John Paulson, who went from being an obscure Manhattan hedge fund manager to one of the financial world's hottest properties last year, is raising a new fund that will invest in banks, insurance companies and other financial institutions as they rebuild their battered balance sheets.

Financial companies have written off more than $460bn since the collapse in the debt markets began last summer, and Mr Paulson believes that is barely one-third of the final total that will be lost. At a conference in Monaco last month, he said writedowns could ultimately reach $1.3 trillion.

When those losses are finally worked through the system, he believes, financial companies will be desperate for new capital, and a fund that is flush with cash will be able to make investments on very favourable terms.

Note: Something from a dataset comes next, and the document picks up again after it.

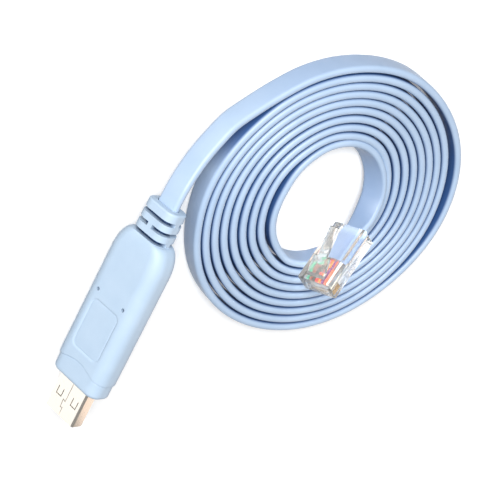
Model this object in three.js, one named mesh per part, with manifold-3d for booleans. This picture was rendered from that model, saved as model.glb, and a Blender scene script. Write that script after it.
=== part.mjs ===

Planning is understood to be at an early stage, prospectuses for the new fund have not yet been produced, and it is unclear at present whether it would invest in equity or debt. Mr Paulson is expected to launch the new fund close to the end of this year or early in 2009. The company refused to comment.

Mr Paulson set up his hedge fund company in 1994 and spent more than a decade as a middle-ranking fish in an increasingly crowded pond until, 18 months ago, he settled upon what Alpha magazine, the industry bible that calculated his winnings, called "the greatest hedge fund trade of all time".

His central realisation was that the mortgage market was headed for disaster, because millions of US homebuyers were signing up to loans they would not be able to afford. There would soon be a day of reckoning for borrowers and their profligate lenders, he calculated, and the multibillion- dollar market for mortgage derivatives was bound to collapse.

His company went from managing $6bn of assets at the start of 2007 to $33bn now, largely thanks to its Credit Opportunities Fund, which rose six-fold in value last year.

With its new-found influence, Paulson & Co has been able to sign up Alan Greenspan, a former head of the Federal Reserve, as an adviser and he is likely to be helpful to the new fund in assessing the capital needs of the banking sector for which he was once the chief regulator. The appointment raised a chuckle in dealing rooms across Wall Street when it was announced in January, since Mr Greenspan is being damned as the architect of the housing market's disastrous bubble.

Financial companies have raised $345bn in new capital since the credit crisis began a year ago, according to Bloomberg data, much of it from overseas governments' so-called "sovereign wealth funds". More recently, financial firms have sold assets and slimmed down their trading portfolios to conserve cash.

Hank Paulson, the US Treasury secretary who is no relation of the hedge fund manager, has repeatedly told firms to raise new capital. Without it, they are going to be constrained in offering credit, which is the lifeblood of US economic activity.